The Psalmist in the context of our study verse has laid a great contrast between God and the idols of this world. In one of the grandest declarations of God's sovereignty, he states that our God does "whatsoever he hath pleased." (Verse 3) The contrast to that power, rule, authority, and sovereignty is that their gods are powerless: hands that do not feel, feet that do not walk, mouths that do not speak, ears that do not hear, eyes that do not see, and noses that do not smell. (Verses 4-7) No greater contrast could be found! One has all power and might, while the others have none.
After making such a contrast, the Psalmist then states in our verse that the worshippers of these idols are like the idols themselves. Those that trust in vain gods are just like they are. What exactly does that mean? From the context, we conclude that those that worship false gods are powerless with body parts (hands, noses, eyes, ears, etc.) that do not perform the expected function. Their belief system robs them of any power, strength, or ability that one would expect them to have. One might say, "But preacher, we all worship the same God." Some might even say, "We all follow the same Jesus." Do we? Does our view of God measure up to verse 3? If our belief system impeaches the power, rule, and authority of the God that Psalmist so sweetly declared, then we follow vain idols of our own imagination.
What conclusion does that reach? The simple conclusion is that false ideas about God and our continuance in them affects our lives in ways other than a simple belief. What we believe does affect our lives! Our belief mirrors the God (or god) that we claim. The doctrinal belief system has a substantial impact on the effectiveness of the practical structure. Using the Psalmist's example, if our gods have no power to help or save, then how could we reasonably think that we can do all things through the strength and help of our god? Paul says that he (and encourages us too) can do all things through the strength of Christ (Philippians 4:13), but can we really embrace the thought with the comfort and assurance of reliability if we believe that Christ "tried" to save and did not "really save?" The simple point is that we cannot draw strength from a god that intrinsically has no strength of his own.
Let us consider two commonly held Christian worldviews about God and His Son Jesus Christ, and see what attitude that produces in people. The first commonly held Christian worldview is that of the classic Arminian dogma that states that God wants us to accept Him and be His children. In this scenario, the "god" is one that wants to save but leaves the power of salvation to the person. Also, this "god" has done nothing for free. Therefore, if one who worships such a being is "like unto them" from the language of the study verse, what kind of lifestyle would we expect to see? We would expect that such an individual would be generally unwilling to do anything for free or strive to go over and above what is required.
Sadly, in the "works based" society in which we live, the ideas of doctrinal Arminianism have bred lifestyles in many that match the "nothing is free" attitude. Contrast that mindset against a proponent of free grace; the proponent of free grace will strive to freely give as he has freely received. Since the power to save fully came by the One that is worshipped, the free grace follower knows that sufficient strength has been imparted to deal with life's struggles and face the despairs of life.

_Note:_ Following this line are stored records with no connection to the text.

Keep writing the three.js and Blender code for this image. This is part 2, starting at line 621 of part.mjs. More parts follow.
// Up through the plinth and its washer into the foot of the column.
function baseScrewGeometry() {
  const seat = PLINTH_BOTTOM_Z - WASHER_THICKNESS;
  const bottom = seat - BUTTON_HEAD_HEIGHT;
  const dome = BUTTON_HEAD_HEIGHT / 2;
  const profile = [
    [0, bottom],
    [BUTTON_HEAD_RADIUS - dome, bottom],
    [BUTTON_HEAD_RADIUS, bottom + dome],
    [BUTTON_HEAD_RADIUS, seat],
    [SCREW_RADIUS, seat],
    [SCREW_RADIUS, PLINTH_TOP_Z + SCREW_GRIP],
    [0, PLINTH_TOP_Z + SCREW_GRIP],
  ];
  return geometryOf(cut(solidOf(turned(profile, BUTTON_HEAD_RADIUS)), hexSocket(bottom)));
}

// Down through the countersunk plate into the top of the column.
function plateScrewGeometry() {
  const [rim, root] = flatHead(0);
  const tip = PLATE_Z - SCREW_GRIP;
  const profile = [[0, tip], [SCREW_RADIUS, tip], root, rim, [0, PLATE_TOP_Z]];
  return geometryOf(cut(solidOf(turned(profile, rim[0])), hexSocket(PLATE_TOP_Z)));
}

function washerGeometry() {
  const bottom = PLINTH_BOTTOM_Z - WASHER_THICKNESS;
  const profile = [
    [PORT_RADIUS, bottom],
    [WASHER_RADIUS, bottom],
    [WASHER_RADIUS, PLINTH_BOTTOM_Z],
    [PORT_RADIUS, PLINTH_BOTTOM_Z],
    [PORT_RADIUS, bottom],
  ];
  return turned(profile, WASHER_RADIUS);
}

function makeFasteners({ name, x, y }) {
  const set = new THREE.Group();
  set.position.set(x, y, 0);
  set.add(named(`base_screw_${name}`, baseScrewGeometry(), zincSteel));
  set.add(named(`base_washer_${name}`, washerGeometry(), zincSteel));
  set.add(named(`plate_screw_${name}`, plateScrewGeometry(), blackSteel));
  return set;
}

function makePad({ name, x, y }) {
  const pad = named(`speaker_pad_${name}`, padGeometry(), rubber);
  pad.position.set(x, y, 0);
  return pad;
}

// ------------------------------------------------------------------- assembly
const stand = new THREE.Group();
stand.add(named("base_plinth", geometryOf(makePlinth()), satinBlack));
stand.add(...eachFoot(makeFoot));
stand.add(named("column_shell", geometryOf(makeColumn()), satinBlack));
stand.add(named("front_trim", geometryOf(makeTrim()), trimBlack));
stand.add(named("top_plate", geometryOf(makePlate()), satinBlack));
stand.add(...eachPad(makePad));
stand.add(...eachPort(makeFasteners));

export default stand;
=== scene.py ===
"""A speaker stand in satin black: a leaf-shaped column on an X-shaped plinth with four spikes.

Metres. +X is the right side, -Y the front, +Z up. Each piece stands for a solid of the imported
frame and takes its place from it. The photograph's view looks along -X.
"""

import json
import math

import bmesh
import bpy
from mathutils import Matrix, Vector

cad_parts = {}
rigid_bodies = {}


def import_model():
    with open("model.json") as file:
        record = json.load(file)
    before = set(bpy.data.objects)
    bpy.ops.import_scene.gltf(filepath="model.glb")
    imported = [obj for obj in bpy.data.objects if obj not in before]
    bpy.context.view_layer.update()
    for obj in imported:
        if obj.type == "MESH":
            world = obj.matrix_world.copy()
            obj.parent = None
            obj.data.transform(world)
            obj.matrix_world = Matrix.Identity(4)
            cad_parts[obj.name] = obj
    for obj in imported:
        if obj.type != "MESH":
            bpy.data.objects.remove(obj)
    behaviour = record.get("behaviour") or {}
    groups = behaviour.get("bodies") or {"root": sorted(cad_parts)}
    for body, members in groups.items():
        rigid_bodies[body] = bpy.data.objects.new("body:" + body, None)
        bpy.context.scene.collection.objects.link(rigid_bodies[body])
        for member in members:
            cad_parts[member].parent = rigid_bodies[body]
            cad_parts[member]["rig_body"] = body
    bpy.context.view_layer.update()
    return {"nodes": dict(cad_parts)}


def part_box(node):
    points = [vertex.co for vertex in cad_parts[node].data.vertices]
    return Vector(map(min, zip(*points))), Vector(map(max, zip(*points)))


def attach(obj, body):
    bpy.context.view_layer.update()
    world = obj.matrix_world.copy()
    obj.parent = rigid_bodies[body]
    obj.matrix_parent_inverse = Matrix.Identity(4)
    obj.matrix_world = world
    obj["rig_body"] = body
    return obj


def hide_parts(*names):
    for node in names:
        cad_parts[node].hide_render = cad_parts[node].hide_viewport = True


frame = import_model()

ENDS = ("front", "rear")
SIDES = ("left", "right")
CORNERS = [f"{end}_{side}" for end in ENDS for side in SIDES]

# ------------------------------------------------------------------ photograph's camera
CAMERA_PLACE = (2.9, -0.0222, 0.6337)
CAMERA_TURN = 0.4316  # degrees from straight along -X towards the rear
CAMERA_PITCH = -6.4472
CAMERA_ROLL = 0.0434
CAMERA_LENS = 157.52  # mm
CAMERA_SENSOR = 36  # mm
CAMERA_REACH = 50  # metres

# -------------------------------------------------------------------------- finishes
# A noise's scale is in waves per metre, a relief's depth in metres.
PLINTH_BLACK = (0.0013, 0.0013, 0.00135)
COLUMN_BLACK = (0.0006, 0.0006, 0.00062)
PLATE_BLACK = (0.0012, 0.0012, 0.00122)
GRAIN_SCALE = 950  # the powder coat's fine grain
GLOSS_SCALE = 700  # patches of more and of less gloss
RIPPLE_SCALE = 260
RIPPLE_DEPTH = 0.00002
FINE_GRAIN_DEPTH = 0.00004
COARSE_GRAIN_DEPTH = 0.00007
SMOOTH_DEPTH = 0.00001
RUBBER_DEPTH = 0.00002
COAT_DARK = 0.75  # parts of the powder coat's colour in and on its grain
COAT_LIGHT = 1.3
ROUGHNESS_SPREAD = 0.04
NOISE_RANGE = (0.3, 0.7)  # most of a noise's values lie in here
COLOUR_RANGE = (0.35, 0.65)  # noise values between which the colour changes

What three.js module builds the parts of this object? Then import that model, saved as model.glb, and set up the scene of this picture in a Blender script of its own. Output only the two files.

Another prevailing mindset in Christian worldview espouses the idea that God diabolically controls every event of life, pitting good and evil against each other to bring some "greater good" out of things. Quite often, proponents of this idea say that God has two wills to affect this in the world in which we live. The "secret vs. declared will of God" is posited as some logical construct to explain the belief system. However, the center of such an idea is two-faced falsehood. Should God declare that He hates sinfulness but yet secretly bring it about and fashion it (use it) to some greater good, then God has "played both sides of the fence" and does not look at evil and sin really any differently than He does goodness and righteousness.
Those who claim this belief about God will have absolutely no reason whatsoever to deal equitably and honestly in their daily lives. After all, their god does the same thing regularly. If the god does it, one can presume that his followers will as well. Therefore, whether the two-faced god of the Absoluters or the business-minded god of the Arminians, one can expect to find either untruthful double dealers or shrewd deal makers in those that follow them.
However, if we believe that God has control, does what pleases Him, and has accomplished that whereunto He is pleased (Verse 3 again), then how should the lives of such believers look? If we are like unto Him, then we show forth the power of His salvation in our lives. Our righteousness does not affect our salvation, but rather, it shows that He has given us life by His power. (II Peter 1:3-4) We are displaying that His power dwells in us solely by His grace and mercy. If we believe He is honest about what He does and why He does it (I.e. He does not directly or indirectly lie), then our lives will be marked by a lifestyle that is above board and earnestly seeking on a regular basis to be honest and plainly transparent individuals. Since our God is a God of justice coupled with mercy and grace, then we as His followers should prize justice but also follow a path of mercy and compassion when we can.
How important is doctrine? Due to the way it touches other aspects of our lives, it is vitally important. How important is it that we stand firm on principles that other things build upon? It is vitally important so that aspects of our lives are not compromised. When people look at our lives, our lives should declare for them what our doctrine is. May our lives be marked by the power of His might in a walk of newness of life. May our compassion and mercy shine forth regularly, with a high prize being placed upon justice and equity in our dealings. May our lives look like the God that we declare as ours, who today sits in heaven and hath done whatsoever pleases Him.